The painting is based on the song “Fiddler’s Green”, which was written about Gord Downie’s nephew who died from a heart condition. Strength had seen the painting online, and though she was intrigued, she didn’t expect the reaction she had when she saw it in person.
“That song always had a lot of meaning to me too because my son died,” she said. “It was the day after he was born and he was born, just like the line says, with a tiny knotted heart.”
Strength’s son was born in Orillia in 1994. Shortly after, he was airlifted to SickKids and put on life support. He died soon after. Strength had to say goodbye to her son, but she thinks of him often, especially when “Fiddler’s Green” played.
As an Indigenous woman whose son was Mohawk, she also connected to the painting because of the Mohawk words running up and down the piece. The lyrics that mean so much to her are in the painting figuratively and literally, and along with the woman’s longing and the other multi-layered connections, it all came together to create a “visceral” experience for her.
“It was not only the loss and kind of bringing up the sorrow of my son, but then also the meaning that the artist Michael Barber has put into it, of the crow being a messenger for the children lost at residential schools,” Strength said. “I felt the different layers of the grief in the painting and all because of the outstretched arms of it.”
The painting is like a portal, she said. She was transported mentally and emotionally when she saw it. It brought her to a place of grief and sorrow but also to a place of comfort.
That’s a place in art she often seeks out. Where meaning and spirituality and history come together to bring a person somewhere new. Good art, music and poetry has the ability to do that, she said, and the “Fiddler’s Green” painting exemplifies that feeling for her.
“It reaches out and says, ‘I’m going to take you somewhere. You’re going with me,’” she said. “It’s kind of like a space in between the music or the space in between two lines of written poetry that holds all the meaning without saying anything. Whatever that space is, is where that painting takes you.”
A day after buying the piece, Strength was out for a walk, thinking about it. She went over the layers of the painting in her head, from Gord Downie and his sister to the artist’s interpretation to her own shared experience.

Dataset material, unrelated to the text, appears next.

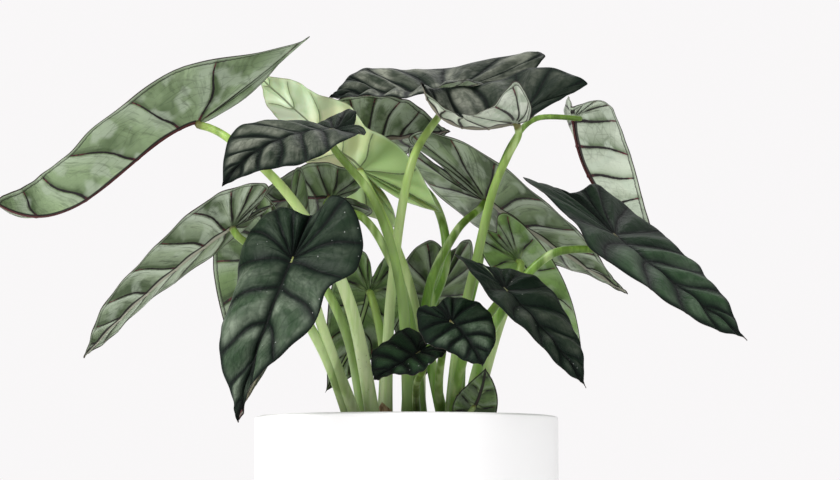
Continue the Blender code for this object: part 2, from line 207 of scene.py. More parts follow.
STALK_TOP_OLIVE = (0.08, 0.15, 0.015)
STALK_TOP_BRIGHT = (0.33, 0.46, 0.12)
STALK_STREAK = (0.32, 0.56, 0.1)
STALK_LIGHT = (0.6, 0.76, 0.36)
STALK_SPECK = (0.07, 0.06, 0.03)
STALK_FOOT_DARKENING = (0.05, 0.07, 0.02)
CROWN_BROWN = (0.06, 0.035, 0.018)
CROWN_TAN = (0.24, 0.16, 0.09)
SHEATH_TAN = (0.46, 0.33, 0.2)
SHEATH_BROWN = (0.16, 0.09, 0.045)
POT_WHITE = (0.93, 0.93, 0.93)
POT_SHADE = (0.88, 0.88, 0.885)
SOIL_COLOURS = ((0.012, 0.008, 0.005), (0.06, 0.04, 0.025))
BARK_COLOURS = ((0.045, 0.022, 0.011), (0.16, 0.085, 0.045))
GRAIN_COLOURS = ((0.45, 0.43, 0.39), (0.7, 0.68, 0.64))
FLOOR_COLOURS = ((0.86, 0.855, 0.855), (0.88, 0.875, 0.875))

# Half of a blade's flat outline, from the foot of the notch between the lobes, round one lobe and along
# the side to the tip. Each point is (forward, sideways, start): forward in shares of the lobe's length
# behind the stalk and of the front length ahead of it, sideways in shares of the half width, and start
# where on the midrib the vein that ends there begins, in shares of the front length.
HALF_OUTLINE = (
    (-0.4, 0, 0), (-0.78, 0.15, 0), (-1, 0.38, 0), (-0.9, 0.68, 0), (-0.5, 0.9, 0), (0, 1, 0),
    (0.24, 0.95, 0.09), (0.45, 0.79, 0.23), (0.63, 0.57, 0.4), (0.78, 0.34, 0.58), (0.89, 0.15, 0.75),
    (0.96, 0.04, 0.9), (1, 0, 1),
)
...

To help process the thoughts swirling around in her mind, she wrote a poem. She sent it to the artist Michael Barber and thanked him for creating the painting.
“I just wanted to put down in words some of the pieces of those layers,” she said. “Gord Downie and the Hip, and the artist about the crow [being] the messenger, and then my own story. I wanted to kind of tie all the layers together and that’s what the poem was.”
Artist Michael Barber said hearing her story and reading the poem took the air out of his lungs. He immediately showed the poem to his family and they shared in his excitement. With the work and emotion that went into both the artwork and song, it was a “a beautiful turn of events” to see the painting sold to Strength.
“I couldn’t think of a better home for that piece,” Barber said. “Dana reached out to me and explained her story to me and I thought, ‘Wow, some things are meant to be and this is certainly one of those cases.’”
Barber had some concerns about creating a visual for such a beloved song. It was important to him to do justice to the lyrics and band, so he spent a great deal of time listening to the song and working on the piece. It was a relief for him to hear that Strength had such an instant connection to it.
He didn’t get into art to sell work and make money. He started as a way to start the healing process after his father died by suicide. He said that when he sits down to create a piece, he’s telling thoughts and stories and dreams that he’s had. The biggest difference this time was weaving his own life and his family’s trauma from residential schools to the existing story in the song. Strength’s connection to the piece made it that much more special to him.
“I was trying to show that struggle of how difficult it would be to lose a child and Dana is that person,” he said. “She’s gone through that grief and carries that weight and has suffered through unimaginable darkness, and so when she sees this piece and she recognizes it and she connects with it, as an artist, there’s no more I could hope for.”
He’s glad to see that Strength has found something, perhaps a kind of peace, in the painting that she can keep with her forever. The whole experience of being in the Echoes of the Flame exhibition has been fantastic for him, so he hopes lovers of art and the Hip will take the trip to see his painting and the 17 other pieces in the exhibition before they leave Bracebridge Hall at the end of next month.
“I encourage anybody that hasn’t been to the show or the exhibition yet to make the trip and see the work because it’s really such a broad spectrum of artists, different styles, different content, different songs,” Barber said. “When you look at what people have done with the songs and with their own creative abilities, it’s an incredible exhibition.”
It’s been an amazing experience for the creators of the exhibition as well, and connections like the one between Strength, Barber and the painting are a big reason why. Joe Woolf, co-founder of Song-Word Art House and one of the minds behind the exhibition, said Strength’s story brought them to tears.
“For Liz and I, this reminded us of why we do what we do,” he said. “It’s easy to get lost in the day-to-day challenges of running an art business and lose sight of our purpose. Thankfully, interactions like these, which do happen from time to time, remind us of the power of art to change and improve people’s lives, which is why we got into this business in the first place.”